Per festeggiare degnamente l’ambito traguardo il 17 marzo, due giorni prima dell’anniversario, ci sarà una serata speciale a ingresso gratuito
“Blue Note Milano 10th anniversary con Nick the Nightfly & Special Guests”. Lo storico dj di Radio Monte Carlo, nonché direttore artistico del Blue Note, sarà accompagnato dal suo quintetto e da ospiti d’eccezione a sorpresa.
Nick the Nightfly
Nick, da quanto tempo è direttore artistico del Blue Note Milano?
«Dall’apertura!».
Una bella sfida…
«Una grande sfida. Siamo stati i primi ad introdurre in Italia un
sistema di serate-concerto che non esisteva prima. In pratica, due
spettacoli, nella stessa sera, come al cinema. All’inizio è stato
difficile ma, con il tempo, il pubblico si è abituato a questa
innovazione e ha gradito il fatto di poter ascoltare musica comodamente
seduti, magari cenando. Ma la vera scommessa l’abbiamo vinta dal punto
di vista artistico, perché siamo riusciti a far diventare il Blue Note di
Milano il più importante locale di jazz in Europa. Da qui sono passati i
nomi più famosi del jazz e non solo. Noi facciamo anche musica
brasiliana, soul e il meglio della musica italiana. Pensi che Mario
Biondi ha fatto il suo primo concerto da noi. Questo significa che siamo
sempre attenti anche alle novità. E il pubblico non si allontana,
nonostante questi tempi di crisi».
È questo il segreto del successo del Blue Note di Milano?
«Forse, ma è sempre il pubblico, alla fine, a decretare il tuo successo.
Credo dipenda anche dalla trasversalità del Blue Note, dall’offerta
degli artisti che spaziano in tutti i generi musicali».
Il jazz è considerata musica di nicchia ma, ultimamente, sono molti i
giovani che si avvicinano a questo genere musicale. Come lo spiega?
«Per tanti versi il jazz è anche una musica più interessante,
sicuramente più complicata armonicamente del pop. Un concerto di jazz si
può fare nella sola versione strumentale, cosa che non è possibile, per
esempio, per il pop che necessita sempre di un cantante.
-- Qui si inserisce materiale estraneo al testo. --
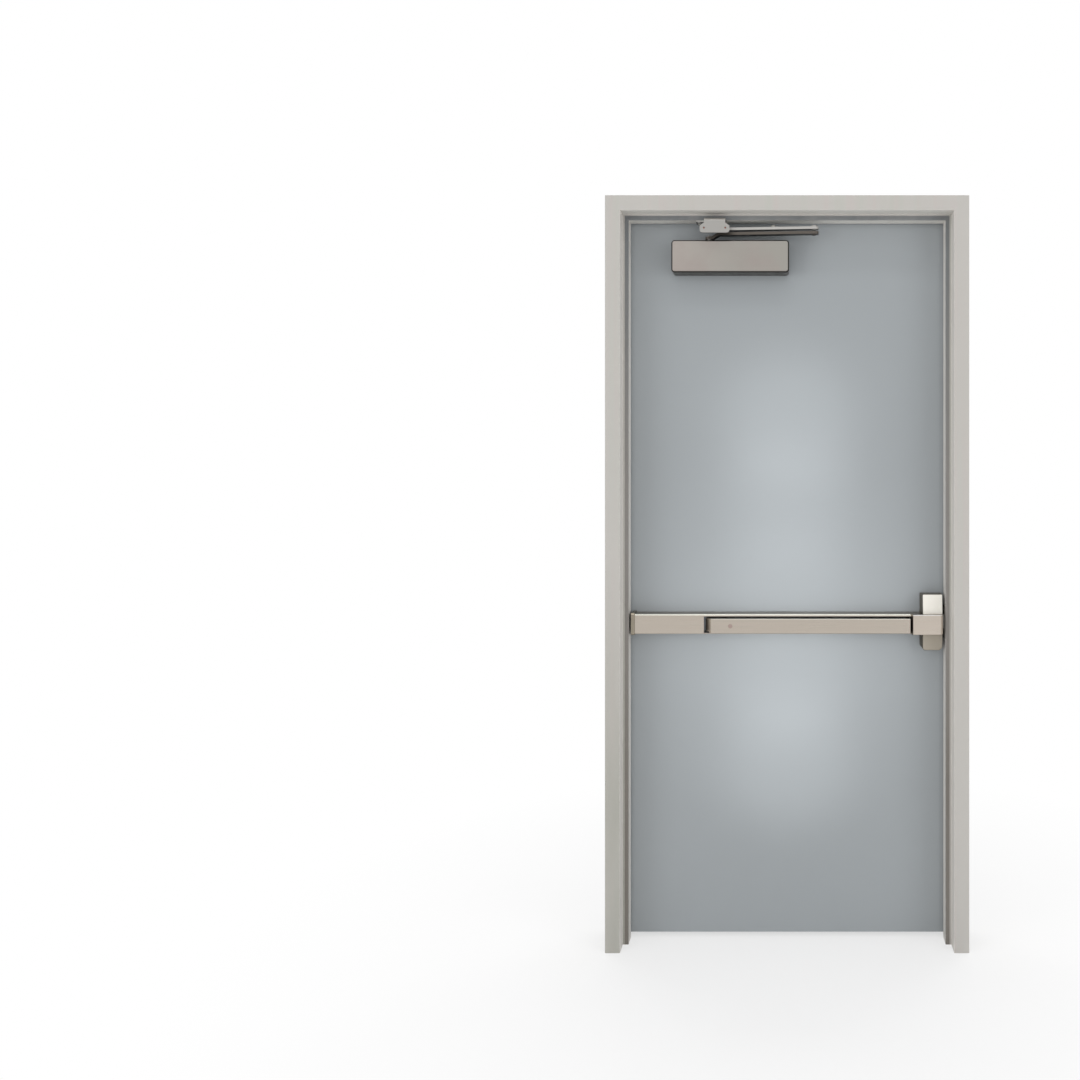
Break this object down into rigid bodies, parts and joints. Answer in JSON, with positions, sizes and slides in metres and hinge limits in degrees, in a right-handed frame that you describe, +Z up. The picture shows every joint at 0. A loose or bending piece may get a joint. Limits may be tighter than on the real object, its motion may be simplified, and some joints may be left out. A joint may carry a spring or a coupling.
{
  "type": "steel utility door",
  "caption": "Steel utility door hung in a pressed steel frame, with a parallel-arm closer at the top and a panic bar across the push side.",
  "frame": {"origin": "underside of the floor anchor inside the hinge jamb, at the middle of the jamb in its face and in its depth", "axes": "+Z up, +X from the hinge jamb to the strike jamb, +Y from the push side to the pull side, where the leaf swings"},
  "size_m": [0.997, 0.1619, 2.0733],
  "materials": {
    "frame_paint": "satin, warm light grey",
    "leaf_paint": "satin, blue grey",
    "honeycomb_core": "kraft paper",
    "silencer_rubber": "matte",
    "closer_cover_metal": "sprayed satin aluminium",
    "closer_casting": "painted casting",
    "galvanised_steel": "galvanised",
    "satin_steel": "satin",
    "bar_metal": "satin, warm",
    "arm_steel": "sprayed satin"
  },
  "bodies": {
    "frame": {"bracket_pivot": "arm_steel", "closer_bracket": "arm_steel", "door_silencers": "silencer_rubber", "frame_head": "frame_paint", "hinge_frame_leaves": "satin_steel", "hinge_jamb": "frame_paint", "hinge_jamb_anchor": "galvanised_steel", "hinge_pins": "satin_steel", "hinge_reinforcements": "galvanised_steel", "strike_jamb": "frame_paint", "strike_jamb_anchor": "galvanised_steel", "strike_plate": "satin_steel"},
    "door": {"bottom_channel": "leaf_paint", "closer_body": "closer_casting", "closer_cover": "closer_cover_metal", "door_core": "honeycomb_core", "exit_rail": "bar_metal", "head_band": "bar_metal", "head_case": "bar_metal", "hinge_door_leaves": "satin_steel", "pad_guides": "satin_steel", "pull_skin": "leaf_paint", "push_skin": "leaf_paint", "rail_end_cap": "bar_metal", "top_channel": "leaf_paint"},
    "main_arm": {"closer_pinion": "arm_steel", "main_arm": "arm_steel"},
    "forearm": {"forearm_bar": "arm_steel"},
    "touch_pad": {"touch_pad": "bar_metal"},
    "latch_bolt": {"latch_bolt": "satin_steel"}
  },
  "joints": [
    {"name": "door_swing", "type": "hinge", "parent": "frame", "child": "door", "pos_m": [0.02315, 0.08245, 0], "axis": [0, 0, 1], "range_deg": [0, 100], "stiffness_Nm_per_rad": 10, "springref_deg": -40.11},
    {"name": "main_arm_turn", "type": "hinge", "parent": "door", "child": "main_arm", "pos_m": [0.25985, -0.002, 0], "axis": [0, 0, 1], "range_deg": [-108.5, 0]},
    {"name": "forearm_turn", "type": "hinge", "parent": "frame", "child": "forearm", "pos_m": [0.27185, -0.004, 0], "axis": [0, 0, 1], "range_deg": [0, 77.7]},
    {"name": "touch_pad_press", "type": "slide", "parent": "door", "child": "touch_pad", "axis": [0, -1, 0], "range_m": [0, 0.013]},
    {"name": "latch_throw", "type": "slide", "parent": "door", "child": "latch_bolt", "axis": [1, 0, 0], "range_m": [0, 0.018]}
  ],
  "couplings": [
    {"joint": "main_arm_turn", "follows": "door_swing", "ratio": -1.0836},
    {"joint": "forearm_turn", "follows": "door_swing", "ratio": 0.77612},
    {"joint": "latch_throw", "follows": "touch_pad_press", "ratio": 1.3846}
  ]
}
E poi, da
sempre, portiamo avanti una politica di prezzi ridotti per i ragazzi.
Tutti gli studenti e gli universitari hanno uno sconto del 40-50 per cento».
Il concerto più bello di tutti questi anni di carriera?
«Il concerto di Wynton Marsalis, oggi considerato l’erede di Louis
Armstrong. Era di passaggio dall’Italia con il suo gruppo e siamo
riusciti a farlo esibire al Blue Note. Nella stessa sera e sullo stesso
palco ha cantato Cassandra Wilson, vincitrice di numerosi Grammy Awards,
e il grande sassofonista siciliano Francesco Cafiso, allora solo
15enne. Un altro concerto strepitoso che ricordo è stato quello che ci
ha regalato Pino Daniele».
Qualcuno vi ha mai detto di no?
«No, perché gli artisti amano suonare e soprattutto nell’ atmosfera che
si può creare proprio in un locale come il Blue Note. Diciamo che ci
sono artisti che non possiamo invitare, perché hanno dei cachet troppo
costosi per un club che non ha la capienza di un teatro o di uno stadio».
Il pubblico del Blue Note è anche quello che la segue da sempre a Radio
Monte Carlo? «Assolutamente e questa è una cosa di cui vado molto fiero perché oggi, a
mio avviso, non c’è nel mondo, una radio che trasmetta in diretta da un
locale proponendo un programma di musica che ha lo scopo di diffondere
la cultura della musica. Ci sono ragazzi che vengono a trovarmi da tutte
le regioni d’Italia perché mi hanno prima conosciuto attraverso la mia
trasmissione radiofonica. Non mi stancherò mai di ripetere che la radio è
il teatro della mente».
Ci risentiremo allora per i vent’anni del Blue Note?
«Lo spero con tutto il cuore. Lunga vita al Blue Note!».